Kegiatan masih tahap eksplorasi (pengeboran) dan belum memiliki dokumen lingkungan maupun persetujuan lingkungan.
Timothius bersama rekan-rekan pengusahanya di Manyaifun betul-betul menolak pertambangan nikel di Batang Pele, sebab merugikan Manyaifun sebagai destinasi para wisatawan menginap.
Penolakan tersebut menuai perlawanan dari kubu yang mendukung perusahaan tambang.
Ia mengungkapkan bahwa perselisihan itu memicu konflik di antara masyarakat Papua, bahkan ada seorang penolak tambang yang mendapatkan intimidasi dari pendukung tambang berupa pemukulan.
Joshias Kapitarau, pedagang di Pulau Piaynemo, Kabupaten Raja Ampat, Papua Barat Daya, Sabtu (7/6/2025). (Foto: Antara/Putu Indah Savitri)
Timothius mengakui bahwa konflik yang berlangsung saat ini sangat rawan dan dapat memicu pecahnya perang saudara, yakni antara pihak yang menolak tambang melawan pihak yang menerima tambang.
Menurut dia, kehadiran pihak yang menerima perusahaan tambang dilatarbelakangi oleh ketimpangan perekonomian. Pihak-pihak yang mendukung perusahaan tambang biasanya tidak memiliki pekerjaan atau gagal merintis usaha di bidang pariwisata.
Selain itu, pihak pendukung tambang juga acapkali datang dari daerah-daerah yang tidak menjadi objek wisata.
“Tapi mungkin ada hal lain, tidak tahu bagaimana, sehingga dia juga bergabung ke masyarakat yang sementara ada mendukung perusahaan,” kata Timothius.
Bagi Timothius, inilah saat yang tepat bagi pemerintah untuk melakukan intervensi. Masyarakat membutuhkan penenang dan penengah yang dapat menjadi wasit bagi kedua belah pihak.
Permasalahan ini tidak bisa diserahkan sepenuhnya untuk selesai antar-masyarakat. Pendekatan tersebut justru tidak efektif, karena masyarakat akan saling mengancam hingga konflik kian memanas.
Oleh karena itu, bila perusahaan tambang harus ditutup, maka pemerintah sebaiknya bertindak cepat dan tidak perlu menunggu amarah masyarakat. Pun, bila terjadi gejolak ketika pemerintah menutup perusahaan tambang, Timothius meyakini pemerintah memiliki ragam cara yang bisa menertibkan masyarakat.
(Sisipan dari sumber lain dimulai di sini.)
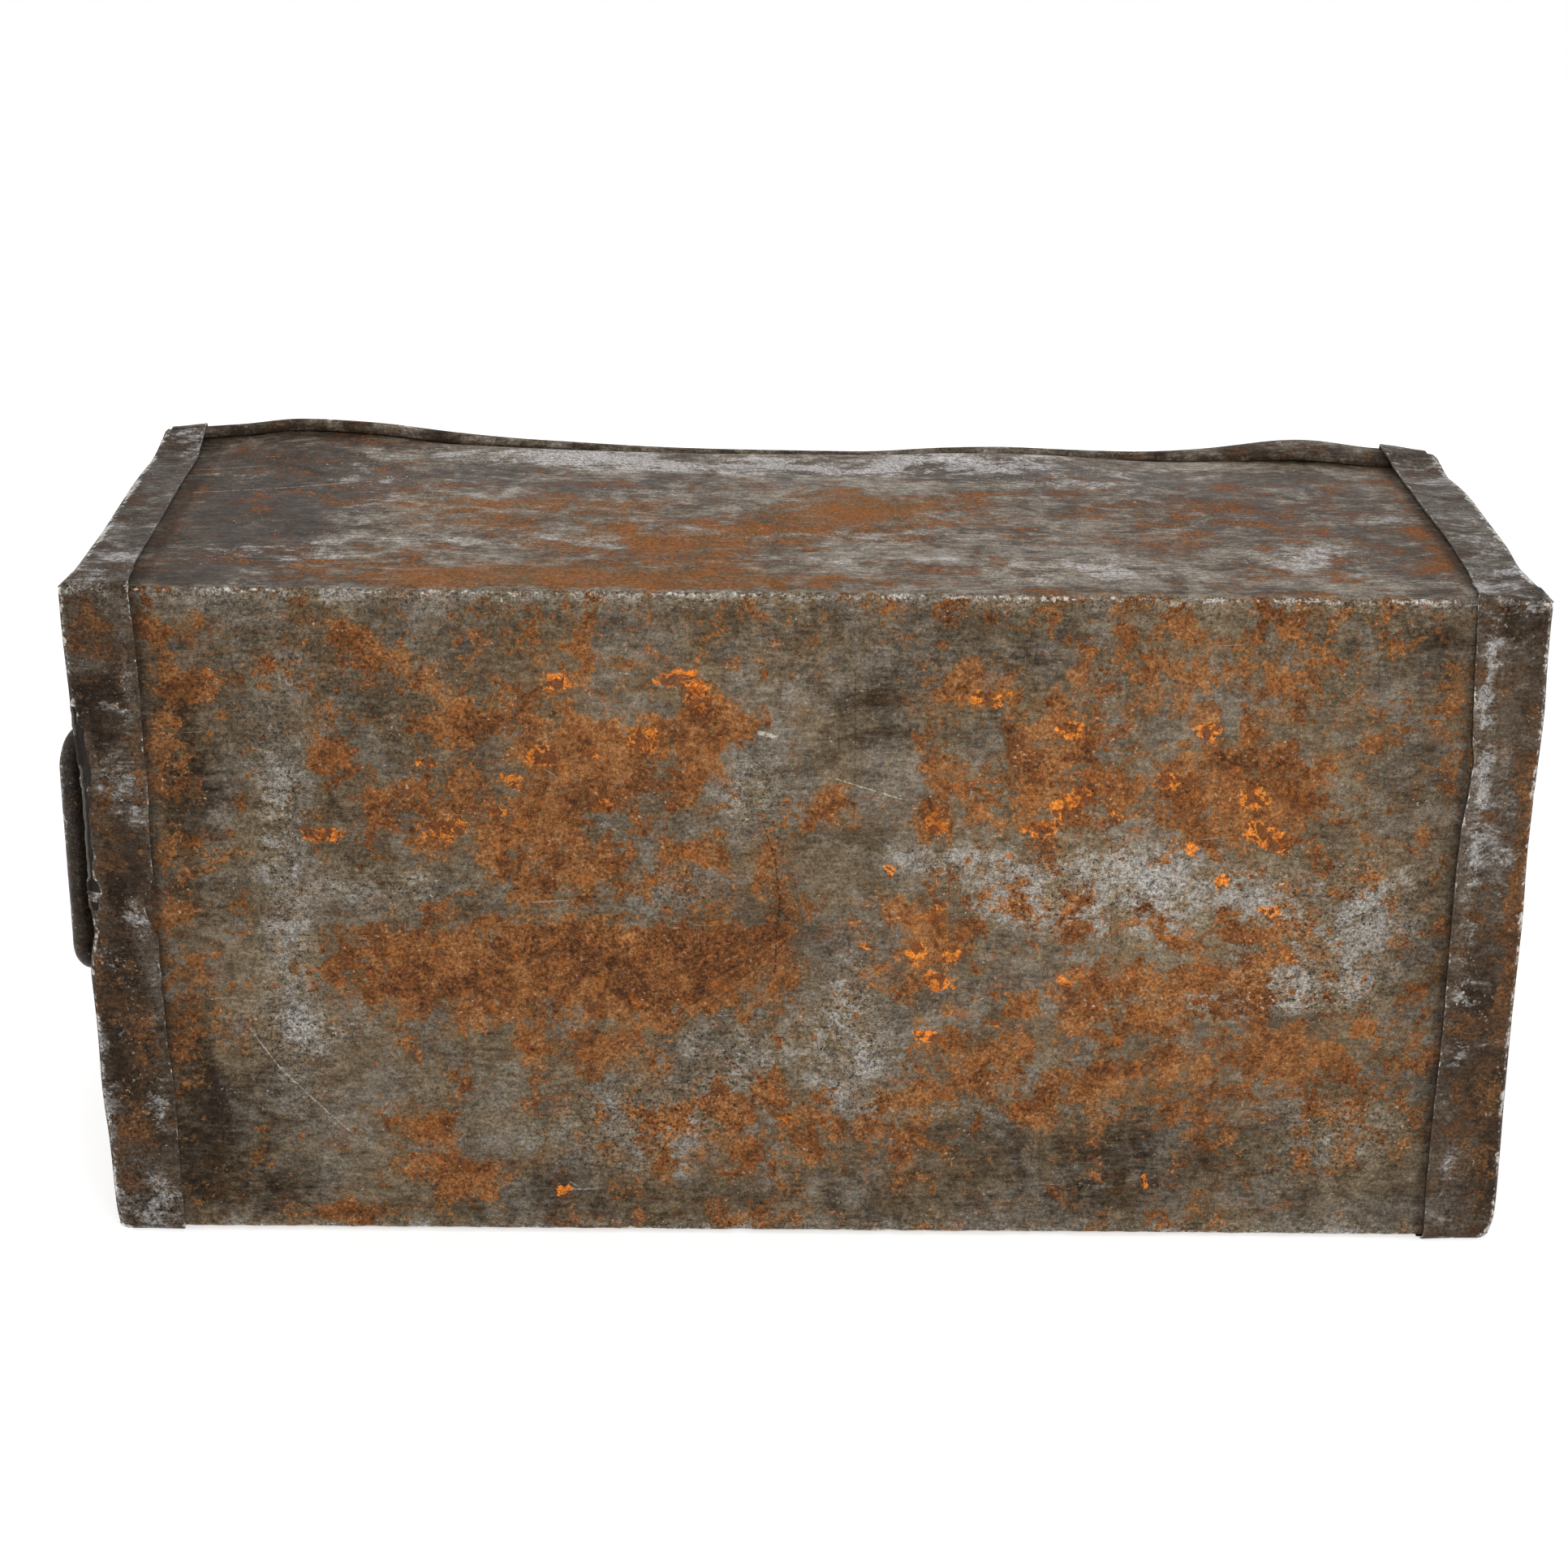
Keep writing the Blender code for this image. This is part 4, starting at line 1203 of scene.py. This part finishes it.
def capTones(own):
    # layer: spots, base and gain on the bottom flange, the upright flanges and the end panel
    return {
        "rust": ((own["rust"], 0.15, 1.15), ((), 0, 0), (panelSpots["rust"], 0.14, 1)),
        "stain": ((own["rust"], 0.3, 0.9), ((), 0.22, 0), (panelSpots["rust"], 0.32, 1)),
        "fresh": (((), 0, 0), ((), 0, 0), ((), 0, 0)),
        "dots": (((), 0.25, 0), ((), 0.15, 0), ((), 0.15, 0)),
        "lift": (((), own["lift"], 0), ((), 0.5, 0), ((), 0.5, 0)),
        "smears": (((), 0.4, 0), ((), 1, 0), ((), 0.5, 0)),
        "pale": ((own["pale"], 0.1, 0.85), ((), 0.24, 0), (panelSpots["pale"], 0, 1)),
        "smudgeAndShade": ((own["smudgeAndShade"], 0.3, 1), ((), 0.45, 0), (panelSpots["smudgeAndShade"], 0.4, 1)),
    }


def layerTones(tones, sheets):
    # each layer's base and spots on every sheet, by the sheets' shares
    return {name: sum(share * (base + gain * spots(table, across, along))
                      for (table, base, gain), (share, across, along) in zip(rows, sheets))
            for name, rows in tones.items()}


bodyPlaces = {           # from where to where a mask rises, or its middle and its reach
    "floor": (2 * mm, 4 * mm), "roll": (256 * mm, 258 * mm), "lipUp": (263 * mm, 266 * mm),
    "lipOut": (174.5 * mm, 176.8 * mm), "seam": (311 * mm, 315.5 * mm), "besideSeam": (285 * mm, 312 * mm),
    "fold": (halfWidth - 0.9 * mm, 0.1 * mm, 2.1 * mm), "paleFold": (halfWidth - mm, 0, 5 * mm),
    "underRoll": (172 * mm, 257 * mm, 4 * mm), "crease": (-14 * mm, 0, 20 * mm),
}
bendSkin = 1.3 * mm      # from a bend's middle line to its rubbed face
capPlaces = {
    "flange": (0, 5 * mm), "panel": (347 * mm, 349 * mm), "lip": (264.5 * mm, 266.5 * mm),
    "foot": (348 * mm, 349.3 * mm), "footTop": (14 * mm, 60 * mm), "underHook": (flangeY, hookZ, 3 * mm),
    "brink": (-reachX - 2.0 * mm, -reachX - 0.4 * mm),
    "lowBend": (panelX - bendSkin, flangeZ + bendSkin, 2.6 * mm),
    "cornerBend": (flangeY - bendSkin, flangeZ + bendSkin, 2.6 * mm),
    "uprightBend": (panelX - 2.8 * mm, flangeY - 0.6 * mm, 3.4 * mm),
    "paleBands": ((30 * mm, 0, 40 * mm), (240 * mm, 0, 30 * mm)),
}


def paintBody(piece):
    x, y, z = straightPlace(piece).T
    reach, aside, at = np.abs(x), np.abs(y), bodyPlaces
    bottom = 1 - rise(z, *at["floor"])
    front, back = (1 - bottom) * (y < 0), (1 - bottom) * (y > 0)
    roll = rise(z, *at["roll"]) * rise(aside, halfWidth, halfWidth + mm)
    layers = layerTones(bodyTones, ((bottom, x, y), (front, x, z), (back, -x, z)))
    layers["stain"] *= 1 - 0.5 * roll
    # pale along the folds, partly a painted highlight
    layers["pale"] += 0.5 * near(aside, z, at["paleFold"])
    fold = near(aside, z, at["fold"]) * (0.85 + spots(foldChips, x, 0 * x))
    # rubbed wear, and painted highlight along the folds and the top and the outer side of the roll
    layers["wearAndHighlight"] = 0.92 * fold + 0.5 * rise(z, *at["lipUp"]) + 0.45 * rise(aside, *at["lipOut"])
    # painted shadow along the flange edges, under the roll and in the crease; a darker band beside the flanges,
    # and dirt on the roll
    layers["grimeAndShade"] = (1.1 * rise(reach, *at["seam"]) + 0.3 * rise(reach, *at["besideSeam"]) + 0.2 * roll
                       + 0.8 * near(aside, z, at["underRoll"])
                       + 0.5 * near(x, y, at["crease"]) * bottom)
    paint(piece, layers)


def paintCap(piece, side):
    x, y, z = straightPlace(piece).T
    reach, aside, at = np.abs(x), np.abs(y), capPlaces
    bottom = 1 - rise(z, *at["flange"])
    panel = rise(reach, *at["panel"]) * (z > 2 * mm)
    flanges = (1 - bottom) * (1 - panel)
    layers = layerTones(capTones(leftCapSpots if side < 0 else rightCapSpots),
                        ((bottom, x, y), (flanges, x, z), ((1 - bottom) * panel, y * side, z)))
    bands = sum(near(z, 0, band) for band in at["paleBands"])
    layers["pale"] += 0.3 * bands * flanges
    # rubbed metal, partly painted highlight, on the bends, the curl's top and the flange's inner edge
    layers["wearAndHighlight"] = (0.85 * near(reach, z, at["lowBend"]) + 0.4 * rise(z, *at["lip"])
                      + 0.9 * near(reach, aside, at["uprightBend"])
                      + 0.6 * near(aside, z, at["cornerBend"]) + 0.75 * rise(-reach, *at["brink"]))
    foot = rise(reach, *at["foot"]) * (1 - rise(z, *at["footTop"])) * (side < 0)
    # painted shade under the hooks, a little dirt all over, and darker at the foot of the left panel
    layers["grimeAndShade"] = 0.5 * near(aside, z, at["underHook"]) + 0.15 + 0.8 * foot
    paint(piece, layers)


def paintPart(piece, rust, wearAndHighlight, smudgeAndShade=0.3, dots=0.3):
    # small fittings: the same rust all over, wear and painted highlight on what stands out, darker away from it
    reach = np.abs(straightPlace(piece)[:, 0])
    out = rise(reach, reach.max() - 6 * mm, reach.max())
    layers = {"rust": rust, "stain": 0.35, "fresh": 0, "dots": dots, "lift": 0.5, "pale": 0.2, "smudgeAndShade": smudgeAndShade,
              "smears": 0.5, "outside": 1, "wearAndHighlight": wearAndHighlight * out, "grimeAndShade": 0.5 - 0.3 * out}
    paint(piece, {name: values + 0 * out for name, values in layers.items()})


# Shader groups, shared by all finishes. A grain's numbers are scale, detail, roughness and distortion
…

Dalam kesempatan tersebut, baik Timothius maupun Joshias menegaskan bahwa mereka menolak kawasan Raja Ampat, utamanya Piaynemo, menjadi titik pertambangan nikel.
Piaynemo merupakan pusat aktivitas pariwisata. Setiap tamu yang menginap di kampung-kampung lain, kata dia, pasti aktivitas utamanya mengunjungi Piaynemo.
Menteri Lingkungan Hidup Hanif Faisol Nurofiq akan meninjau ulang persetujuan lingkungan bagi empat perusahaan tambang nikel di Raja Ampat.
Selain itu, Hanif juga melakukan penegakan hukum terhadap dua perusahaan, yakni PT Anugerah Surya Pratama (ASP) dan PT Mulia Raymond Perkasa (MRP), yang kegiatan pertambangan nikelnya merusak lingkungan di wilayah pulau-pulau kecil Raja Ampat.
“Kami tidak akan membiarkan satu inci pun kerusakan di wilayah yang menjadi rumah bagi 75 persen spesies karang dunia dan ribuan spesies endemik,” kata Hanif sampaikan dalam sebuah konferensi pers.
Langkah tersebut diharapkan memberi angin segar bagi masyarakat yang menolak kehadiran tambang, utamanya bagi Timothius yang memperjuangkan penolakan tambang di Pulau Batang Pele dan Manyaifun.
Konflik masyarakat di kawasan Raja Ampat akibat melejitnya isu pertambangan nikel menjadi penanda ketimpangan perekonomian di kawasan tersebut.
Ketimpangan itulah yang membelah masyarakat menjadi dua kubu, pendukung tambang dan penolak tambang.
Gugusan kepulauan Raja Ampat memiliki daya magisnya tersendiri, biarlah Raja Ampat terjaga keagungannya tanpa dikeruk isi buminya.